Abstract

This study investigates whether auditory brainstem responses (ABRs) can be used to assess the functioning of electrically stimulated cochleas. Electrically evoked auditory brainstem responses (EABRs) were recorded in guinea pigs with normal hearing and guinea pigs deafened by amikacin, a powerful ototoxic antibiotic, combined with diuretic aminooxyacetic acid (AOAA). Two different types of EABRs were observed in normal animals, depending on the electrical pulse intensity applied to the round window: long-latency brainstem responses were evoked by low stimulation intensities, short-latency brainstem responses by high intensities. The absence of effect of strychnine applied intracochlearly ruled out the possibility of medial efferents being involved in these responses.
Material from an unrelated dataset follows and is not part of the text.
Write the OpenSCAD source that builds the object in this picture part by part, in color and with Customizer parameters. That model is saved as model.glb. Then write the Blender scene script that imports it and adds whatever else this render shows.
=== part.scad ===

Conversely, an intracochlear application of tetrodotoxin (TTX), an Na +-channel blocker, resulted in the disappearance of both types of responses, attesting that the sites activated by the electrical stimulation were located within the cochlea. In AOAA/ amikacin poisoned cochleas, in which most of the hair cells were missing with apparently normal ganglion neurons, the long-latency brainstem responses evoked by low intensities were completely lacking. These findings suggest that low currents applied to the round window of the guinea pig cochlea primarily activate the hair cells, the neurons being directly excited at higher intensities.